¿Pavoso yo?

Venezuela no es la excepción en el mundo de las cosas pavosas. Constantemente vemos ejemplos de las peores pavoserías, algunas rayando en lo incomprensible, mientras que otras son simplemente grotescas. Por supuesto, para considerar a algo o a alguien como pavoso, pesan mucho las tradiciones y valores que inherentes al gentilicio, que a final de cuentas son los que cuentan a la hora de calificarlos como tal.

Todo empieza a costa de nuestros recuerdos más tempranos de la infancia, y aún peor, a costa de nuestros propios apéndices biológicos. Porque si no, ¿cuántas madres amorosas no guardan como un tesoro inapreciable el ombligo de sus retoños? Y la cuestión se vuelve un acontecimiento, cuando llegan las visitas a casa y mamá se apresura a mostrarle a los invitados ese pedazo de pellejo disecado guardado entre algodones y metido en un bolsito de tela rosada bordada primorosamente.
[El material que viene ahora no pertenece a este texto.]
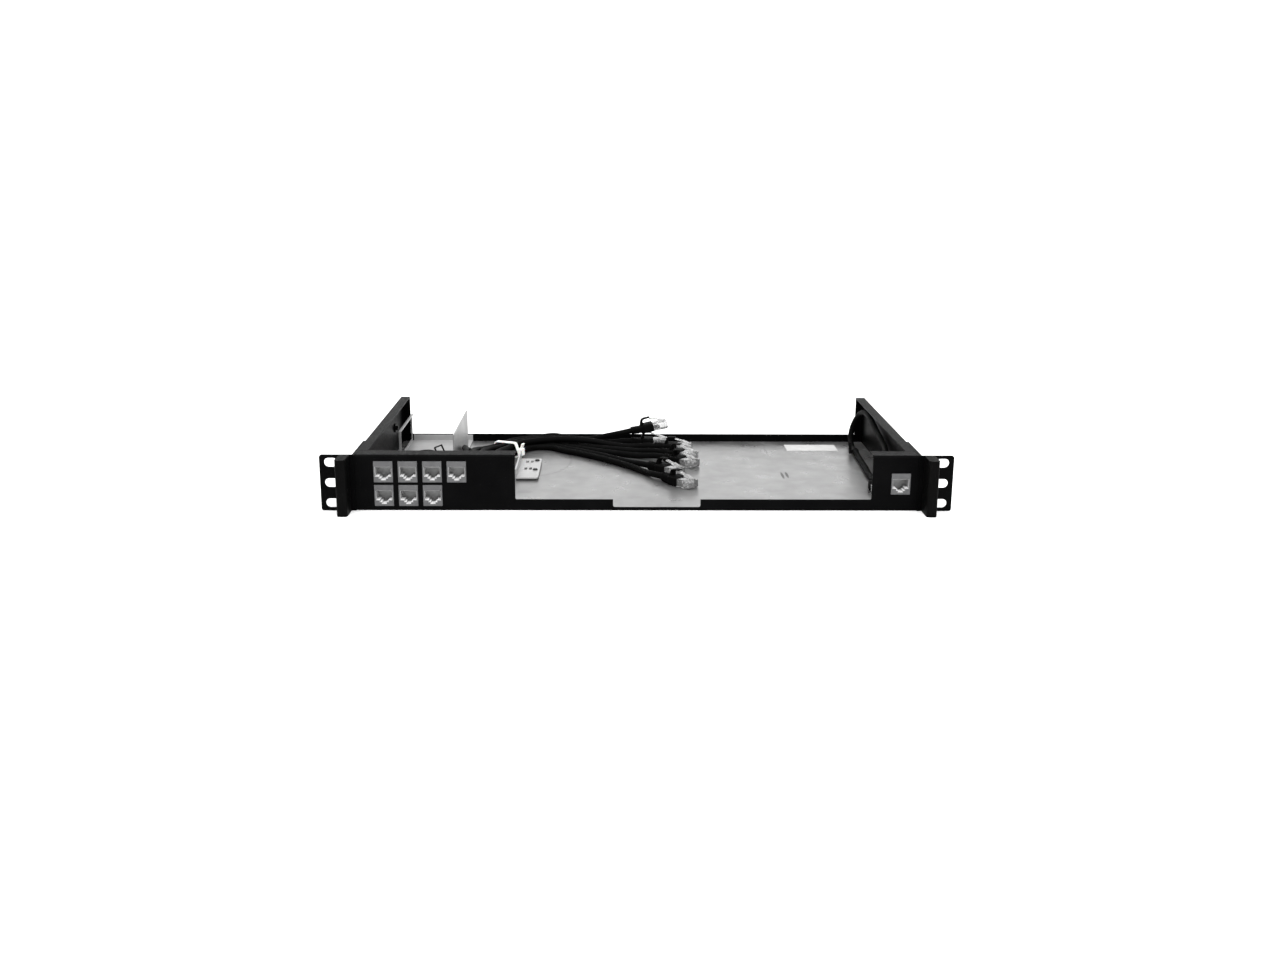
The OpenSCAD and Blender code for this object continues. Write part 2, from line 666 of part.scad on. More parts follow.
module rear_plugs() {
    color("#dfe3e4") for (i = [0 : 7]) at_port(i) {
        plug_shell();
        // A seated plug's latch is held down, and stays so
        translate([0, 1.6, 0]) rotate([90, 0, 0]) linear_extrude(3.2)
            polygon([[-0.5, 2], [-0.5, 3.2], [-4, 4.4], [-9, 5.4], [-15, 6], [-15, 5.2],
                [-9, 4.4], [-4, 3.4], [-2.6, 2]]);
    }
}

module rear_boots() {
    color("#121212") for (i = [0 : 7]) at_port(i) boot_body();
}

// ---------- Leads ----------
module lead(i) {
    p = smooth(route(i));
    s = sides(p);
    n = lead_sides;
    last = len(p) - 1;
    points = [for (k = [0 : last]) each ring(p[k], s[k], cross(s[k], along(p, k)), lead_d / 2)];
    quads = [for (k = [0 : last - 1], a = [0 : n - 1])
        let (b = (a + 1) % n) [k * n + b, (k + 1) * n + b, (k + 1) * n + a, k * n + a]];
    caps = [[for (a = [n - 1 : -1 : 0]) a], [for (a = [0 : n - 1]) last * n + a]];
    color("#101010") polyhedron(points, concat(quads, caps));
}

// ---------- Cable ties ----------
tie_w = 3.8;
tie_t = 0.9;
tie_station = bundle[0];
tie_low = floor_z + 0.1;
tie_high = high + tie_station[3] + lead_d / 2 + 0.2;

// Loop round the seven leads, in the plane across the run: s to the left, z up
module tie_outline(grow) {
    hull() {
        for (s = [-10.6, 10.4]) translate([s, tie_low + tie_t + 2]) circle(2 + grow);
        for (s = [-7.8, 7.9]) translate([s, tie_high - 2]) circle(2 + grow);
    }
}

module bundle_tie() {
    color("#f2f2ee") translate([tie_station[0], tie_station[1], 0]) rotate(tie_station[2]) {
        rotate([90, 0, 90]) translate([0, 0, -tie_w / 2]) linear_extrude(tie_w) difference() {
            tie_outline(tie_t);
            tie_outline(0);
        }
        // Head and cut tail
        block([-3.2, -16.8, 4.6], [3.2, -13.2, 10.6]);
        translate([0, -15.2, 10.5]) rotate([20, 0, 0]) block([-2.2, -0.55, 0], [2.2, 0.55, 5]);
    }
}

console_tie = [198.2, 68];

lead_tie_w = 2.5;
lead_tie_r = lead_d / 2 + 0.45;

module lead_tie() {
    color("#1c1c1c") translate([console_tie[0], console_tie[1] - lead_tie_w / 2, tie_lift])
        rotate([-90, 0, 0]) {
            difference() {
                cylinder(h = lead_tie_w, r = lead_tie_r);
                translate([0, 0, -cut])
                    cylinder(h = lead_tie_w + 2 * cut, r = lead_d / 2 + 0.15);
            }
            // Head and cut tail
            block([-5.6, -1.6, -0.6], [-lead_tie_r + 0.1, 1.8, 3.1]);
            translate([-4.6, -1.2, lead_tie_w / 2]) rotate([90, -35, 0])
                block([-0.5, -1.2, 0], [0.5, 1.2, 7]);
        }
}

floor_plate();
front_panel();
side_wall(-1);  // side_wall_left
side_wall(1);  // side_wall_right
rear_lip();
ear(-1);  // ear_left
ear(1);  // ear_right
grip(-1);  // grip_left
grip(1);  // grip_right
ear_screws();
grip_screws();
frame_rivets();
psu_cradle();
divider_plate();
cradle_screws();
cable_clip();
wall_clip();
device_bracket();
bracket_screws();
floor_label();
coupler(0);  // coupler_1
coupler(1);  // coupler_2
coupler(2);  // coupler_3
coupler(3);  // coupler_4
coupler(4);  // coupler_5
coupler(5);  // coupler_6
coupler(6);  // coupler_7
coupler(7);  // coupler_console
coupler_inserts();
coupler_contacts();
rear_plugs();
rear_boots();
lead(0);  // lead_1
lead(1);  // lead_2
lead(2);  // lead_3
lead(3);  // lead_4
lead(4);  // lead_5
lead(5);  // lead_6
lead(6);  // lead_7
lead(7);  // lead_console
free_plug(0);  // plug_1
free_plug(1);  // plug_2
free_plug(2);  // plug_3
free_plug(3);  // plug_4
free_plug(4);  // plug_5
free_plug(5);  // plug_6
free_plug(6);  // plug_7
free_plug(7);  // plug_console
free_latch(0);  // latch_1
free_latch(1);  // latch_2
free_latch(2);  // latch_3
free_latch(3);  // latch_4
free_latch(4);  // latch_5
free_latch(5);  // latch_6
free_latch(6);  // latch_7
free_latch(7);  // latch_console
free_boots();
plug_contacts();
bundle_tie();
lead_tie();
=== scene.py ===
"""Looks of the firewall rack-mount kit: black tray, galvanised floor, couplers and patch leads.

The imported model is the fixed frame. Its sheet parts, couplers and ties get rounded edges, and its
plugs, boots, latches and leads get detailed meshes, in the places that the frame gives. Shapes are
given in millimetres and scaled by MM. Everything else is in metres.
"""
import math

import bmesh
import bpy
from mathutils import Matrix, Vector


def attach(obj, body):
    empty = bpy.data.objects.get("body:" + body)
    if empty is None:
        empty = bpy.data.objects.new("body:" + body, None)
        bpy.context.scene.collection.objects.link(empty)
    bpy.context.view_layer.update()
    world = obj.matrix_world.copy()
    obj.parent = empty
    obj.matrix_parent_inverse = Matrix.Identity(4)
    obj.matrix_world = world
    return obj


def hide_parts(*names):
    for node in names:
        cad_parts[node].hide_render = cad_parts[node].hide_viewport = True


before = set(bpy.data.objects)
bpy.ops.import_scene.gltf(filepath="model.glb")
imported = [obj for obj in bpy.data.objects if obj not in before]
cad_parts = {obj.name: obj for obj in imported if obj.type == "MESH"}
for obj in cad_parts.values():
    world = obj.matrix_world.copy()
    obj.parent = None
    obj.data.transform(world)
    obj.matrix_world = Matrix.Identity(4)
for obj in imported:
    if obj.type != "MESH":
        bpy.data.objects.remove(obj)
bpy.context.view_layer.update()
MM = 0.001
LEADS = ["1", "2", "3", "4", "5", "6", "7", "console"]
Z_AXIS = Vector((0, 0, 1))


# ---------------------------------------------------------------- camera
CAMERA_AT = (-0.01883, -1.07181, 0.27741)
CAMERA_YAW, CAMERA_PITCH, CAMERA_ROLL = 1.207, 14.68, 0.387  # degrees: right, down, anticlockwise
LENS, FILM_WIDTH = 36.84, 36  # millimetres


def make_camera():
    """The camera that the reference picture was taken with, about a metre away."""
    yaw, pitch, roll = (math.radians(a) for a in (CAMERA_YAW, CAMERA_PITCH, CAMERA_ROLL))
    flat = math.cos(pitch)
    ahead = Vector((math.sin(yaw) * flat, math.cos(yaw) * flat, -math.sin(pitch)))
    level = Vector((math.cos(yaw), -math.sin(yaw), 0))
    upright = level.cross(ahead)
    right = math.cos(roll) * level + math.sin(roll) * upright
    up = -math.sin(roll) * level + math.cos(roll) * upright
    data = bpy.data.cameras.new("camera")
    data.lens, data.sensor_width = LENS, FILM_WIDTH
    data.clip_start, data.clip_end = 0.01, 50
    camera = bpy.data.objects.new("camera", data)
    turn = Matrix((right, up, -ahead)).transposed().to_4x4()
    camera.matrix_world = Matrix.Translation(CAMERA_AT) @ turn
    bpy.context.scene.collection.objects.link(camera)
    bpy.context.scene.camera = camera


make_camera()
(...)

Pasada la primera pena, ya aprendidos en eso de caminar solos y valernos por nosotros mismos, todavía recordamos con algo de gracia y mucho de vergüenza el llamado alarmado de nuestra madre, quien desde el otro cuarto nos reprendía a gritos cuando por la flojera de quitarnos las medias o de ponernos los zapatos para no ensuciarlas, las usábamos con las sandalias y la reconvención era siempre: “mira mijo, quítate eso que te ves pavoso”.

Evidentemente, tampoco las celebraciones familiares escapan a los embates de esta tendencia, donde lo pavoso es rey. Si no, dígame de los matrimonios, donde algunos románticos en su afán de pintarse un cuento de hadas con castillos y todo, se toman la idea de soltar palomas vivas en plena iglesia cuando los novios se dan el “sí quiero”. Ha pasado bastantes veces que los animalitos mueren sofocados por el tiempo que pasan encerrados o si no, en oscuro augurio de los votos matrimoniales, se estrellan estrepitosamente con los pilares y vitrales del templo, muertos del susto.

Durante la recepción de la boda la tía Eufrosina, reconocida matrona de la familia, ya para las 11 de la noche ha abusado sistemáticamente de las provisiones de ponche crema disponibles en la barra, y venga entonces que empieza a sonar un golpe de tambor del estilo “levanta nalga”, y Eufrosina entusiasmada por el son, baila sola descalza y con los zapatos en la mano, mientras todos los demás le hacen rueda con el corito pavoso de “uaúah… uaúah…”, repetido hasta la exasperación.

El lanzamiento del ramo de novia no escapa al embrujo de la pava. Vemos entonces que entre las chicas emocionadas que forman parte del cortejo, salta de nuevo Eufrosina que ni pintada en la ocasión, se coloca muy divina ella en primera fila. y argumenta para justificarse ante la concurrencia “que está soltera”, justo ella que está curtida en tres divorcios.

Más allá tenemos al tío Ruperto, que luego de una docena de coctelitos, resuelve darle una sorpresa a los novios, y aprovechando que el estacionamiento está a oscuras, lucha denodadamente con su inmensa humanidad ataviada con un flux de última moda en el año 1974, para meterse debajo de un Ford Fiesta y amarrarle en el parachoques un cordel con 25 latas vacías, que como dicta la tradición, deben servir de pavosa banda sonora a la ruidosa escapada de los novios.

Tampoco se escapan de esta situación las fiestas de quince años, donde si es verdad que lo pavoso campea y hace las delicias de los convidados, quienes asisten fascinados a un espectáculo de tintes rosados y turquesas. La cosa empieza mal cuando papá se entera de que el inicial entusiasmo juvenil de su hija no era solo por la celebración de sus quince años, sino por el detallazo de que entre los invitados se encuentra un tal Yonaiker Jefferson, quien llega a la fiesta entre el murmullo y la sorpresa general, pues el tipo parecía haberse vestido en medio de una huída de un campamento de gitanos.

Al poco tiempo, hace su entrada triunfal la cumpleañera, una chiquilla chaparra, pasada de kilos y maquillada en exceso, embutida en un traje de lentejuelas dos tallas menor. Y así, la agasajada realiza un trabajoso performance musical, en el que pone a sudar la gota gorda a sus bailarines de reparto, quienes descubrieron hace pocos días que los oídos de la pequeña tenían incrustadas dos muelas que le impedían cualquier apreciación de ritmo y sonido. Bueno, qué carrizo, por lo menos la paga era buena.